Anyway, thank you Richard for reminding me about the track. Should get a few hours to requisition the kitchen floor over the next few days - and there are a few things to try...
That plan has been worked and re-worked many times and the corners built and tested. The key parts to look at with the whole track together are...
- The top left corner and the pit entry - does it have to be the R3-R2-R3 with 3/4 of a straight before the pit-entry (one foot before the sensor). Or could I use my preferred corner of 4 x R3 and just a half straight? I'm not so bothered about getting in the pits (slow down!), more worried about a non-pitting car hanging out round the corner and catching the lane change flipper open...
- Where best for the powerbase? It's going to be ARC Pro, with the option of swapping in a C7042 Advanced 6-car powerbase (or ARC Air) from time to time (maybe). The best place is probably on the lower straight, parallel to the pits. But I still have a hankering for a CLC at the end of that straight - and a LC button push over the ARC Pro sensors is not a great idea even with the latest powerbase update...
- XLC or CLC? The original design was with the CLC. But then I re-worked both corners - especially the bottom right corner with the lovely R4-1/2str-R3-R3-R3 tightening to the R2-R1-R1-R2 and the evil reverse R1. Now it makes sense to have the XLC going in to the R4 and another XLC going into the top right bend. Those would be the only two lane changers, but I think they are in the right places for experimenting with a racing line and - potentially - for some close racing action...
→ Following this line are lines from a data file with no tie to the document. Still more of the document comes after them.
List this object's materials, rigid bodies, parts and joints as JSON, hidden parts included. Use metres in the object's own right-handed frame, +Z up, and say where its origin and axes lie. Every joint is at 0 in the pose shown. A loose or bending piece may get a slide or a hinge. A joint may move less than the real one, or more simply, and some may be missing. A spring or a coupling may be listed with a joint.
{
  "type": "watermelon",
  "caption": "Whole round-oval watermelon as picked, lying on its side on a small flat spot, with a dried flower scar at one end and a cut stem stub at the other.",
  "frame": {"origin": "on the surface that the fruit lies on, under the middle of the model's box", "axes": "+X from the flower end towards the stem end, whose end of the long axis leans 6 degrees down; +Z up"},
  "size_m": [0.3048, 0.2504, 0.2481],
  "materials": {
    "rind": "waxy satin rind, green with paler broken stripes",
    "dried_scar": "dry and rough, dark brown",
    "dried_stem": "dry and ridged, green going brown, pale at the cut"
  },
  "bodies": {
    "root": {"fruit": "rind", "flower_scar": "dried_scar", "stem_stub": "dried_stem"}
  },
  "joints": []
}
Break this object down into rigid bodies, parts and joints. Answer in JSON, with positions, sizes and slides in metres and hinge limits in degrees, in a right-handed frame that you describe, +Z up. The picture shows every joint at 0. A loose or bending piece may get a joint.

- Elevation - that's going to be trial and error. The layout is rather Monte Carlo-esque, but in terms of scenics I will use the terraces and railway station at Crystal Palace for inspiration - not like the real circuit, but in keeping with the setting. The front stretches are obviously lower. Mike (mikefi) at WHO has used some lovely looping ramps to get elevation on our digital tracks, so I will look to get part of the elevation done in those two looped curves and then gentle, steady gradients up the right-hand-side and down the pit straight. Elevations aren't great for using pace cars, but I'm not a fan of them anyway - I'd rather race against the clock or other people. Or just run some laps.
- And I'll see how it drives with a range of digital and analogue cars, with and without magnets. And be prepared to swap around some track pieces (I have extras) within the space constraints - 280cms across the top and 283cms down the side. I'll be using Scalextric borders to begin with to give an idea of run-off space.